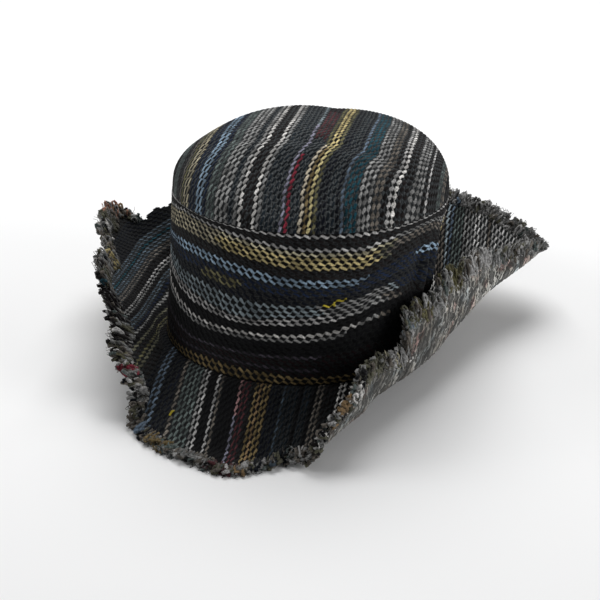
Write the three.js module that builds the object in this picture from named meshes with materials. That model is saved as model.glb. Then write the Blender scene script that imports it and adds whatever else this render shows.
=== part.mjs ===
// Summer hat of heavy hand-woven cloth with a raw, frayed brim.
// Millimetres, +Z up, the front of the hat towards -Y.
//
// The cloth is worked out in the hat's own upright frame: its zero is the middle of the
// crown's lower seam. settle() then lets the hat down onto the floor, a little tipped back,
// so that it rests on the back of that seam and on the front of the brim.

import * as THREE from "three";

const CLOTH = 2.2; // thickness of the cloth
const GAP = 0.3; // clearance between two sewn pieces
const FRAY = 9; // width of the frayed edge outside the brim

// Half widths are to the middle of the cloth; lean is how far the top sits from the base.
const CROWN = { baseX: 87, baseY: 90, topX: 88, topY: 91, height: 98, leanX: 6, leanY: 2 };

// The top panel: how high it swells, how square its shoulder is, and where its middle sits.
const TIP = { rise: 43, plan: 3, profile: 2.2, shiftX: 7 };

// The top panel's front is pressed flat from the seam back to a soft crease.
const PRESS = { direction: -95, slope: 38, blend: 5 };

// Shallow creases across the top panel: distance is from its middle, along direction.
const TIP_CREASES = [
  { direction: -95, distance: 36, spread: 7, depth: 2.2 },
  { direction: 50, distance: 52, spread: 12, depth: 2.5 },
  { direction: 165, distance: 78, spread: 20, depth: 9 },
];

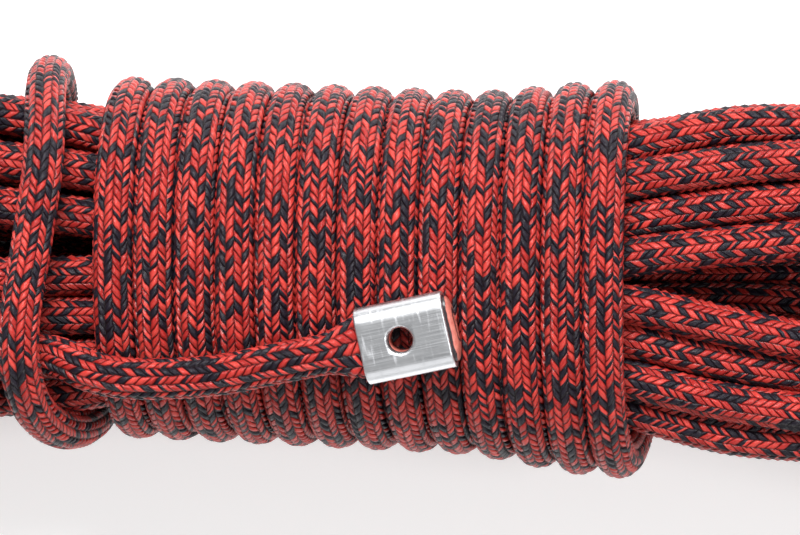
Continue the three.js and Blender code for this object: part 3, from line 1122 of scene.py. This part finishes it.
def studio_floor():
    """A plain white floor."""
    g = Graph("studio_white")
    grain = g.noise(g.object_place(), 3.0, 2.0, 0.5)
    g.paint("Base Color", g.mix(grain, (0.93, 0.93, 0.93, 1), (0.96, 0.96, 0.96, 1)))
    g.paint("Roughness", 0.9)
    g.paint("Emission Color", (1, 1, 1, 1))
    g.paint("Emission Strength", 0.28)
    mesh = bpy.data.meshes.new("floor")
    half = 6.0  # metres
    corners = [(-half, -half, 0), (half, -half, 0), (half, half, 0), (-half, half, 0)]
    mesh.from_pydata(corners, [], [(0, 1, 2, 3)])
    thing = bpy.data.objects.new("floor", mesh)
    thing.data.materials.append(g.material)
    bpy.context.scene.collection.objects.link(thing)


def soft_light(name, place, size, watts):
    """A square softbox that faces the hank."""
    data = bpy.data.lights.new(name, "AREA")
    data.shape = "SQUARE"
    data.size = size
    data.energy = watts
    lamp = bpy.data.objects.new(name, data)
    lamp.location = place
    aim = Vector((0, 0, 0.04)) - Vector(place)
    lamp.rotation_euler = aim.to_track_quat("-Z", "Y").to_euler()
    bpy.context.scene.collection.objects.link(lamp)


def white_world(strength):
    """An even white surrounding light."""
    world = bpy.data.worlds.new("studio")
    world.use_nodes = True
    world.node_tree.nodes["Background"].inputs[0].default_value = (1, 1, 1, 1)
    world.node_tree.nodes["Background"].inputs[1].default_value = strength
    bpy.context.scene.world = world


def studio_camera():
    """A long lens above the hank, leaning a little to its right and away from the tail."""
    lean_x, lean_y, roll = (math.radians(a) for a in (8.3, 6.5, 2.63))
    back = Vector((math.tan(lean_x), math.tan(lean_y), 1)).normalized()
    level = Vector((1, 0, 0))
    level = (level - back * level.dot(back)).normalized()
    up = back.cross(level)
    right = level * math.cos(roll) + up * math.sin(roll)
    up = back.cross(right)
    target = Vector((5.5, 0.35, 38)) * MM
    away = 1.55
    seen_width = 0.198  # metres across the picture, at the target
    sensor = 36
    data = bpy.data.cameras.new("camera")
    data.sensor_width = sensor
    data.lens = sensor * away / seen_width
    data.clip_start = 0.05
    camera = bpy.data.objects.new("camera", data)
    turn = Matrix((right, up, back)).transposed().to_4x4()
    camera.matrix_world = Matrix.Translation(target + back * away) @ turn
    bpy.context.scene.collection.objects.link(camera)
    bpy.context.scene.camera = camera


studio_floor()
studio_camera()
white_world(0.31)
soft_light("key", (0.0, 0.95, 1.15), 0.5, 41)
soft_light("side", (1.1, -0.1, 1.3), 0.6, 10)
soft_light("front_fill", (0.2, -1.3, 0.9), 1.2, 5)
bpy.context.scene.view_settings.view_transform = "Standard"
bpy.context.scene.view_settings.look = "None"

-----

> [WHAT IS NEEDED]
The whole listing above needs to be written out again exactly.

> [ANSWER FOR THE TASK]
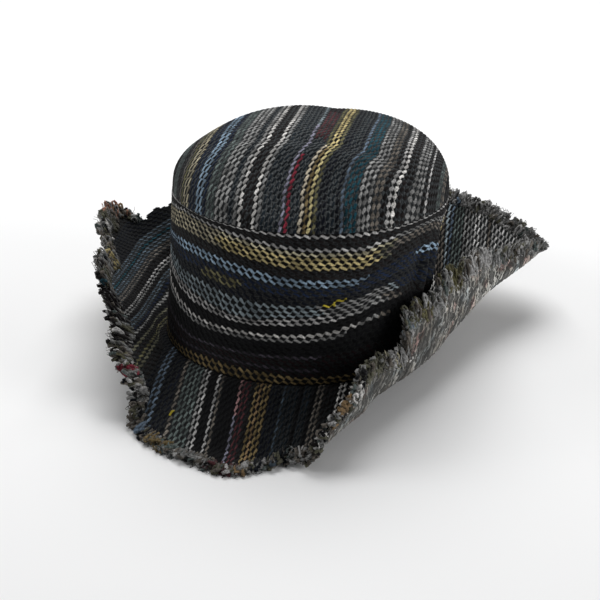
Write the three.js module that builds the object in this picture from named meshes with materials. That model is saved as model.glb. Then write the Blender scene script that imports it and adds whatever else this render shows.
=== part.mjs ===
// Summer hat of heavy hand-woven cloth with a raw, frayed brim.
// Millimetres, +Z up, the front of the hat towards -Y.
//
// The cloth is worked out in the hat's own upright frame: its zero is the middle of the
// crown's lower seam. settle() then lets the hat down onto the floor, a little tipped back,
// so that it rests on the back of that seam and on the front of the brim.

import * as THREE from "three";

const CLOTH = 2.2; // thickness of the cloth
const GAP = 0.3; // clearance between two sewn pieces
const FRAY = 9; // width of the frayed edge outside the brim

// Half widths are to the middle of the cloth; lean is how far the top sits from the base.
const CROWN = { baseX: 87, baseY: 90, topX: 88, topY: 91, height: 98, leanX: 6, leanY: 2 };

// The top panel: how high it swells, how square its shoulder is, and where its middle sits.
const TIP = { rise: 43, plan: 3, profile: 2.2, shiftX: 7 };

// The top panel's front is pressed flat from the seam back to a soft crease.
const PRESS = { direction: -95, slope: 38, blend: 5 };

// Shallow creases across the top panel: distance is from its middle, along direction.
const TIP_CREASES = [
  { direction: -95, distance: 36, spread: 7, depth: 2.2 },
  { direction: 50, distance: 52, spread: 12, depth: 2.5 },
  { direction: 165, distance: 78, spread: 20, depth: 9 },
];

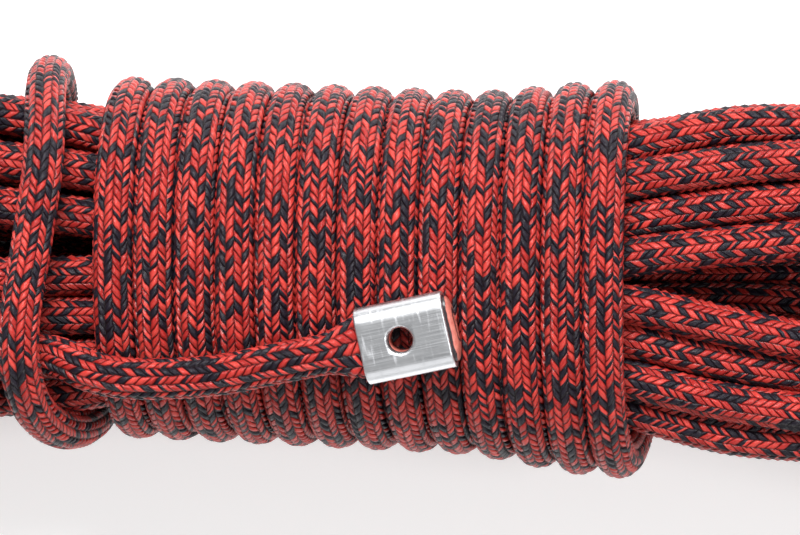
Continue the three.js and Blender code for this object: part 3, from line 1122 of scene.py. This part finishes it.
def studio_floor():
    """A plain white floor."""
    g = Graph("studio_white")
    grain = g.noise(g.object_place(), 3.0, 2.0, 0.5)
    g.paint("Base Color", g.mix(grain, (0.93, 0.93, 0.93, 1), (0.96, 0.96, 0.96, 1)))
    g.paint("Roughness", 0.9)
    g.paint("Emission Color", (1, 1, 1, 1))
    g.paint("Emission Strength", 0.28)
    mesh = bpy.data.meshes.new("floor")
    half = 6.0  # metres
    corners = [(-half, -half, 0), (half, -half, 0), (half, half, 0), (-half, half, 0)]
    mesh.from_pydata(corners, [], [(0, 1, 2, 3)])
    thing = bpy.data.objects.new("floor", mesh)
    thing.data.materials.append(g.material)
    bpy.context.scene.collection.objects.link(thing)


def soft_light(name, place, size, watts):
    """A square softbox that faces the hank."""
    data = bpy.data.lights.new(name, "AREA")
    data.shape = "SQUARE"
    data.size = size
    data.energy = watts
    lamp = bpy.data.objects.new(name, data)
    lamp.location = place
    aim = Vector((0, 0, 0.04)) - Vector(place)
    lamp.rotation_euler = aim.to_track_quat("-Z", "Y").to_euler()
    bpy.context.scene.collection.objects.link(lamp)


def white_world(strength):
    """An even white surrounding light."""
    world = bpy.data.worlds.new("studio")
    world.use_nodes = True
    world.node_tree.nodes["Background"].inputs[0].default_value = (1, 1, 1, 1)
    world.node_tree.nodes["Background"].inputs[1].default_value = strength
    bpy.context.scene.world = world


def studio_camera():
    """A long lens above the hank, leaning a little to its right and away from the tail."""
    lean_x, lean_y, roll = (math.radians(a) for a in (8.3, 6.5, 2.63))
    back = Vector((math.tan(lean_x), math.tan(lean_y), 1)).normalized()
    level = Vector((1, 0, 0))
    level = (level - back * level.dot(back)).normalized()
    up = back.cross(level)
    right = level * math.cos(roll) + up * math.sin(roll)
    up = back.cross(right)
    target = Vector((5.5, 0.35, 38)) * MM
    away = 1.55
    seen_width = 0.198  # metres across the picture, at the target
    sensor = 36
    data = bpy.data.cameras.new("camera")
    data.sensor_width = sensor
    data.lens = sensor * away / seen_width
    data.clip_start = 0.05
    camera = bpy.data.objects.new("camera", data)
    turn = Matrix((right, up, back)).transposed().to_4x4()
    camera.matrix_world = Matrix.Translation(target + back * away) @ turn
    bpy.context.scene.collection.objects.link(camera)
    bpy.context.scene.camera = camera


studio_floor()
studio_camera()
white_world(0.31)
soft_light("key", (0.0, 0.95, 1.15), 0.5, 41)
soft_light("side", (1.1, -0.1, 1.3), 0.6, 10)
soft_light("front_fill", (0.2, -1.3, 0.9), 1.2, 5)
bpy.context.scene.view_settings.view_transform = "Standard"
bpy.context.scene.view_settings.look = "None"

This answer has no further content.